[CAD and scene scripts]

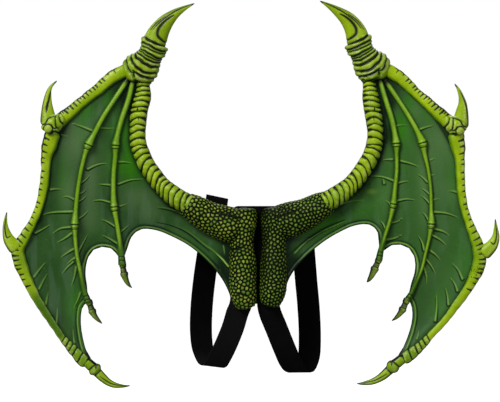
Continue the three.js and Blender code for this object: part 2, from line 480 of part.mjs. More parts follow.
function wingSolids(wing) {
  const shapes = {
    wrist: [WRIST, bandedWrist],
    thumb: [THUMB_CLAW, { width: THUMB_CLAW_WIDTH, steps: 10, front: 0.75, rear: 0.75 }],
    arm: [ARM, ringedArm],
    leadUpper: [LEAD_BONE_UPPER, { width: LEAD_BONE_WIDTH, steps: 10 }],
    leadLower: [LEAD_BONE_LOWER, { width: LEAD_BONE_WIDTH, steps: 22 }],
    elbow: [ELBOW, { width: ELBOW_WIDTH, steps: 6, front: 0.85 }],
    spurUpper: [SPUR_UPPER, { width: SPUR_WIDTH, steps: 7 }],
    spurLower: [SPUR_LOWER, { width: SPUR_WIDTH, steps: 7 }],
    tipKnuckle: [TIP_KNUCKLE, { width: TIP_KNUCKLE_WIDTH, steps: 6 }],
    tipClaw: [TIP_CLAW, { width: TIP_CLAW_WIDTH, steps: 8 }],
    finger2: [FINGER_2, fingerForm],
    finger3: [FINGER_3, fingerForm],
    claw2: [FINGER_2_CLAW, fingerClawForm],
    claw3: [FINGER_3_CLAW, fingerClawForm],
  };
  const whole = (key) => bone(wing, ...shapes[key]);
  const room = (key) => bone(wing, ...shapes[key], GAP);
  const baseRoom = scaledBase(wing, GAP);
  const finger = (key, claw) => fit(whole(key), room('wrist'), room(claw));
  const armRoom = bone(wing, ARM, smoothArm, 2 * GAP);
  const leadRooms = ['elbow', 'tipKnuckle', 'leadUpper', 'leadLower', 'tipClaw', 'spurLower'].map(room);
  const clawRooms = [room('claw2'), room('claw3')];
  return {
    wrist_cuff: whole('wrist'),
    thumb_claw: fit(whole('thumb'), room('wrist')),
    arm: fit(whole('arm'), room('wrist'), baseRoom),
    lead_bone_upper: fit(whole('leadUpper'), room('wrist'), room('elbow')),
    elbow_knuckle: whole('elbow'),
    spur_claw_upper: fit(whole('spurUpper'), room('elbow'), room('leadLower'), room('leadUpper')),
    lead_bone_lower: fit(whole('leadLower'), room('elbow'), room('tipKnuckle')),
    spur_claw_lower: fit(whole('spurLower'), room('leadLower')),
    tip_knuckle: whole('tipKnuckle'),
    lead_tip_claw: fit(whole('tipClaw'), room('tipKnuckle')),
    finger_2_bone: finger('finger2', 'claw2'),
    finger_3_bone: finger('finger3', 'claw3'),
    finger_2_claw: whole('claw2'),
    finger_3_claw: whole('claw3'),
    membrane: fit(webSheet(wing), room('wrist'), armRoom, baseRoom, ...leadRooms, ...clawRooms),
    scaled_base: scaledBase(wing),
    strap: strapLoop(wing),
  };
}

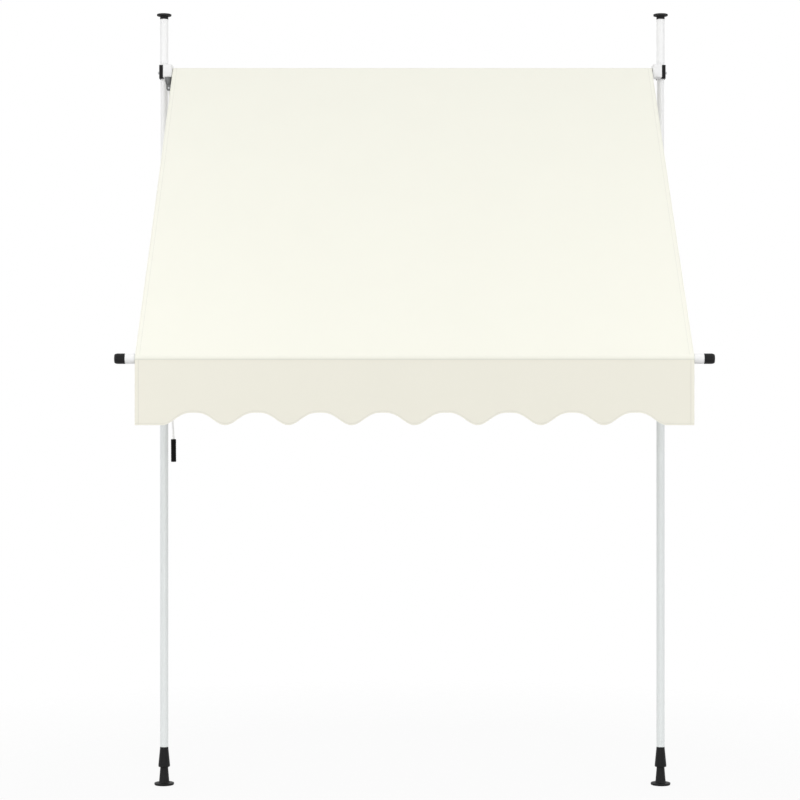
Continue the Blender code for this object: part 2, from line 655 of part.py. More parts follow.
def build_bearing_side():
    """Bearing housing and its flanged bush at the right post."""
    body = housing_body("bearing_housing", 1)
    bush = PIN_BORE + BUSH_WALL
    hole_depth = BUSH_DEPTH + PIN_END + SIDE_GAP
    hole = rod("bearing_hole", bush + SEAT_GAP, -CUT_PAST, hole_depth, BLACK,
               at(HOUSING_X, -ROLLER_FORWARD, ROLLER_Z, "X"))
    joined(body, hole, "DIFFERENCE")
    sleeve = pipe("bearing_sleeve", bush, PIN_BORE, -JOIN_DEPTH, BUSH_DEPTH, GREY,
                  at(HOUSING_X - SEAT_GAP, -ROLLER_FORWARD, ROLLER_Z, "X"), 16)
    build_cover("bearing_bush", 1, sleeve)


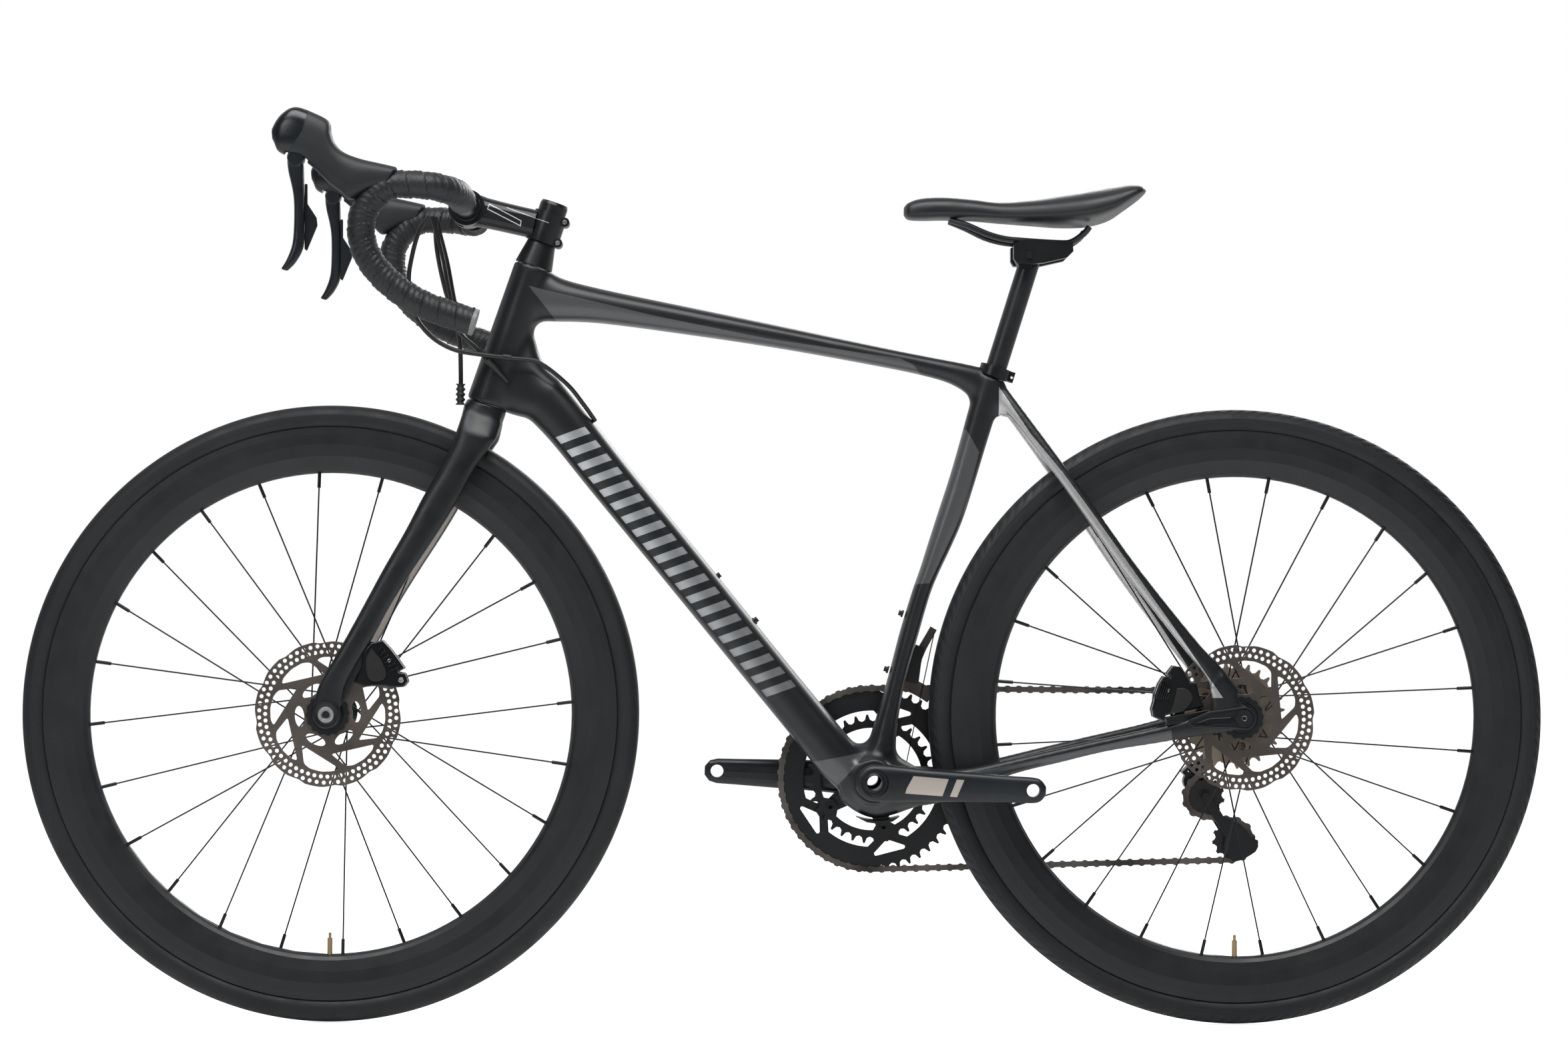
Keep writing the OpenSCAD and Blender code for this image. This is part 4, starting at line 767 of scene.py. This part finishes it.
def tyre(name, cx, body, node, sipes):
    """Tyre casing with a raised tread band; the band has fine ridges or slanted cuts."""
    r, half, steps = TYRE_R, TYRE_HALF, 760
    profile = []
    for i in range(101):
        a = math.radians(-40 + 2.6 * i)
        band = max(0.0, min(1.0, (math.sin(a) - 0.18) / 0.06))
        ridge = 0.22 * (i % 2) if not sipes and 0.25 < math.sin(a) < 0.86 else 0.0
        profile.append((math.sin(a), math.cos(a), half - 0.45 * (1.0 - band) - ridge))
    bead = [(r - 27, -8.95), (r - 33, -8.95), (r - 33, -6), (r - 26, -6.5)]
    inner = [(r - half + 12.0 * math.sin(a), 12.0 * math.cos(a))
             for a in (math.radians(215 - 250 * i / 30) for i in range(31))]
    last = [(r - 26, 6.5), (r - 33, 6), (r - 33, 8.95), (r - 27, 8.95)]
    rings = []
    for k in range(steps):
        turn = 2 * math.pi * k / steps
        line = []
        for up, across, reach in profile:
            if sipes and 0.45 < up < 0.93 and (k + int(9 * up)) % 5 == 0:
                reach -= 0.7
            line.append((r - half + reach * up, reach * across))
        section = line + bead + inner + last
        rings.append([(cx + d * math.cos(turn), y, AXLE_Z + d * math.sin(turn)) for d, y in section])
    count = len(rings[0])
    faces = [(k * count + j, k * count + (j + 1) % count, (k + 1) % steps * count + (j + 1) % count,
              (k + 1) % steps * count + j) for k in range(steps) for j in range(count)]
    put(name, [p for ring_points in rings for p in ring_points], faces, body, "rubber", [node])


def wheels():
    tyre("front_tyre_casing", FRONT_X, "front_wheel", "front_tyre", False)
    tyre("rear_tyre_casing", REAR_X, "rear_wheel", "rear_tyre", True)


# ---------- cranks ----------

CRANK_ARM = [(-20.5, 6, 6), (-19, 9, 7), (-15, 14, 8), (-8, 18.6, 9), (0, 20.4, 9), (22, 20, 9),
             (60, 17.5, 8), (110, 16, 7.5), (150, 14.6, 7), (172.5, 14, 6.6), (181, 11.6, 6.2),
             (186.4, 5, 5)]


def arm(angle, y, out):
    c, s = math.cos(angle), math.sin(angle)
    return loft([(BB_X + d * c, y + out * d / CRANK, BB_Z + d * s, math.degrees(angle) + 90, h, w)
                 for d, h, w in CRANK_ARM], 3.0, 40, 6)


def cranks():
    left = arm(-CRANK_TILT, -55, -11)
    c, s = math.cos(CRANK_TILT), math.sin(CRANK_TILT)
    end_x, end_z = BB_X + CRANK * c, BB_Z - CRANK * s
    cuts = [cylinder((BB_X, -90, BB_Z), (BB_X, -40, BB_Z), 15),
            cylinder((end_x, -90, end_z), (end_x, -40, end_z), PEDAL_HOLE)]
    fuse("crank_arm_left", [left], 0.8, 0.0, 2, "crankset", "crank_alloy", ["crank_left"], cuts)
    seal = [(15.2, -45.6), (22.4, -45.6), (22.9, -44.4), (22.9, -39), (15.2, -39)]
    put("crank_seal", *turned(BB_X, BB_Z, seal, 96), "crankset", "rubber")
    collar = [(8.1, -60.1), (8.1, -62.2), (9.3, -62.6), (10.2, -62.2), (11, -61.2), (13.6, -61.2),
              (14.2, -62.2), (14.9, -61.9), (14.9, -60.1)]
    put("spindle_cap", *turned(BB_X, BB_Z, collar, 96), "crankset", "grey_alloy")


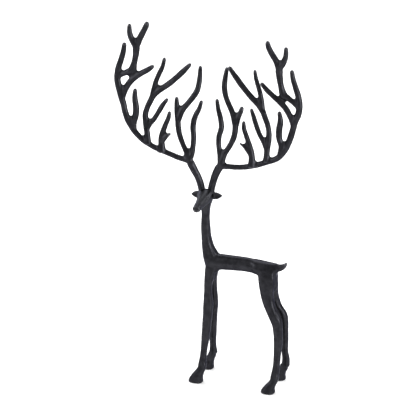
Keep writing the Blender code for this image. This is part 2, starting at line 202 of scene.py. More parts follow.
# %% Stations of the antlers
# A station is (left out, left up, right out, right up, girth), in parts, with the girth as a
# share of TINE_GIRTH. Depth is how far back the foot and the tip of each tine lie.
TINES = {
    "pedicle": {
        "depth": (2, -4),
        "stations": [(6.5, 317, 7, 317, 1.18), (9, 331, 9.7, 331, 1.16),
                     (13, 345, 13.6, 345, 1.18), (19.4, 358, 19, 360, 1.26),
                     (27.2, 375, 27, 375, 1.34)],
    },
    "beam": {
        "depth": (-4, 11),
        "stations": [(27, 374, 27, 373.3, 1.08), (45, 375, 45, 373.4, 0.9),
                     (64, 379.6, 64, 375.6, 0.9), (84, 384.4, 84, 381.5, 0.92),
                     (103.5, 392.2, 104, 390, 0.95), (118.8, 403.2, 122.4, 399.6, 0.98),
                     (132.2, 420, 134.6, 415.4, 1.02), (139.2, 436, 141.2, 430.6, 1.04),
                     (143.3, 452, 146.6, 448, 1.06), (148.3, 465, 150.6, 465, 1.08),
                     (152.2, 479, 155.2, 477, 1.08), (154.8, 493, 157.8, 490, 1.06),
                     (153.8, 509, 156.4, 505, 1.02), (149.8, 524, 151.5, 521, 0.97),
                     (145.6, 540, 145.8, 537, 0.88), (144, 556, 142.8, 553.5, 0.72)],
    },
    "inner_tine": {
        "depth": (-4, 14),
        "stations": [(28, 374, 27, 374, 1.1), (23.7, 385, 24.7, 388, 0.9),
                     (22.4, 400, 21.4, 405, 0.88), (22.8, 414, 20.9, 420, 0.9),
                     (24.6, 430, 24.2, 435, 0.94), (22, 446, 21.7, 449, 0.88),
                     (16, 460, 16.4, 465, 0.78), (12.4, 474.4, 13.3, 481, 0.58)],
    },
    "second_tine": {
        "depth": (-4, 9),
        "stations": [(27, 373, 27, 376, 1.1), (33.8, 387.5, 32.6, 394, 0.9),
                     (40.8, 399.5, 40, 407, 0.88), (46.5, 411.5, 45.4, 420.5, 0.92),
                     (50, 424, 47.5, 433, 0.96), (51.7, 437, 47.4, 446, 1.04)],
    },
    "second_tine_short": {
        "depth": (9, 15),
        "stations": [(51.7, 434, 48.2, 443, 0.98), (54, 448, 51.4, 456, 0.88),
                     (55.2, 460, 55.2, 466.5, 0.8), (56.2, 473, 56.6, 474.2, 0.6)],
    },
    "second_tine_long": {
        "depth": (8, 35),
        "stations": [(50.8, 435, 47.2, 443, 1.0), (45.3, 452.2, 41.2, 460.4, 0.98),
                     (37.5, 463.4, 33.5, 472.6, 0.93), (29.8, 474.4, 26.8, 484, 0.92),
                     (24.2, 485.5, 22.8, 495, 0.94), (22.1, 499, 21.8, 507, 0.88),
                     (22.2, 512, 22.2, 518, 0.8), (22.9, 524.6, 23.1, 529.5, 0.56)],
    },
    "third_tine": {
        "depth": (-3, 3),
        "stations": [(74.2, 380, 80.2, 379, 1.5), (75.2, 391, 79.6, 391, 1.14),
                     (76, 403, 77.8, 404, 1.04), (73.8, 415, 73.6, 417, 0.92),
                     (69.5, 428, 68.7, 430, 0.84), (64.9, 441, 64.5, 442, 0.76),
                     (63.6, 451.6, 63.5, 455, 0.52)],
    },
    "third_tine_spur": {
        "depth": (-2, -4),
        "stations": [(74, 401, 77, 401.4, 0.98), (68.5, 407.6, 71.5, 408.2, 0.78),
                     (63, 412.8, 65, 413.8, 0.5), (58.8, 415.8, 58.6, 418.2, 0.34)],
    },
    "fourth_tine": {
        "depth": (-2, 12),
        "stations": [(98.8, 389, 104, 391, 1.2), (100, 399, 104, 401, 1.0),
                     (102.3, 412, 104.4, 414, 0.98), (105, 425, 105.7, 427, 0.98),
                     (106.2, 438, 105.6, 440, 0.94), (103.6, 450, 102.7, 452, 0.92),
                     (99.6, 460, 97, 464, 0.94), (95.3, 470, 92, 477, 1.0)],
    },
    "fourth_tine_low": {
        "depth": (2, 15),
        "stations": [(104, 412, 104, 410, 0.95), (97.8, 423, 96.6, 423, 0.82),
                     (91.3, 432, 89.2, 433.5, 0.8), (85.6, 443, 83.2, 445, 0.82),
                     (79.2, 455.2, 78, 457, 0.78), (71, 467.6, 71.5, 473, 0.58)],
    },
    "fourth_tine_outer": {
        "depth": (12, 17.5),
        "stations": [(97, 466, 92.4, 472, 1.0), (94.8, 479, 90.6, 486, 0.9),
                     (91.8, 493, 88.3, 498, 0.84), (86.8, 507, 84.5, 511, 0.8),
                     (80.9, 521, 79.8, 525, 0.74), (77.5, 537.5, 76.8, 540.5, 0.54)],
    },
    "fourth_tine_inner": {
        "depth": (12, 17),
        "stations": [(98, 466, 94.2, 470.4, 1.0), (87.5, 479, 85, 482.2, 1.02),
                     (73.4, 490, 71.6, 494, 1.0), (58.6, 504, 57.8, 508.2, 0.97),
                     (44.8, 519.2, 44.8, 523.4, 0.93), (32.2, 534.2, 32.2, 539.4, 0.62)],
    },
    "fifth_tine": {
        "depth": (2, 6),
        "stations": [(125, 409, 127, 407, 1.06), (124.8, 421, 128.2, 420, 0.98),
                     (122.1, 435, 124.3, 434, 1.04), (121.8, 449, 123.9, 448, 1.07),
                     (124.2, 464, 125.7, 463, 0.96), (123.6, 480.8, 123.2, 480, 0.58)],
    },
    "sixth_tine": {
        "depth": (6, 8),
        "stations": [(146.5, 457, 148, 457, 0.96), (142, 472.4, 143.2, 470.8, 0.96),
                     (136, 485.4, 135.3, 484.8, 1.0), (127, 497, 124.8, 495.4, 0.98),
                     (114.2, 507.8, 112.4, 504.4, 0.92), (103, 515.6, 102.2, 512.4, 0.88),
                     (92.4, 524.6, 90.6, 524.2, 0.62)],
    },
    "crown_stem": {
        "depth": (8, 7),
        "stations": [(156, 494.5, 157.6, 489.5, 0.9), (147, 501, 147.3, 498, 0.88),
                     (137.5, 506.4, 137.8, 504.6, 1.0), (129.7, 511.2, 129.9, 509.2, 1.28),
                     (126.3, 523, 126.6, 521, 1.02), (123.9, 535, 124.3, 533, 1.02),
                     (122.6, 547, 122.9, 545, 1.16), (122.8, 559, 122.9, 557.5, 1.36)],
    },
    "crown_inner": {
        "depth": (7, 6),
        "stations": [(122.8, 553, 122.5, 553, 1.1), (116.6, 568, 117.8, 567, 1.04),
                     (109.5, 583, 110, 579, 1.0), (104.7, 594, 104.6, 590, 0.92),
                     (103.2, 601.2, 102.9, 600.2, 0.68)],
    },
    "crown_outer": {
        "depth": (7, 5.5),
        "stations": [(122.6, 553, 122.3, 553, 1.06), (130, 566, 129.8, 565, 1.0),
                     (133.4, 578, 134.6, 578, 0.9), (133.4, 593, 135.3, 594.6, 0.64)],
    },
}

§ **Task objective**
In the records above, how many lines include the string "parts"? Answer with only the number.

§ **Response for this exercise**
4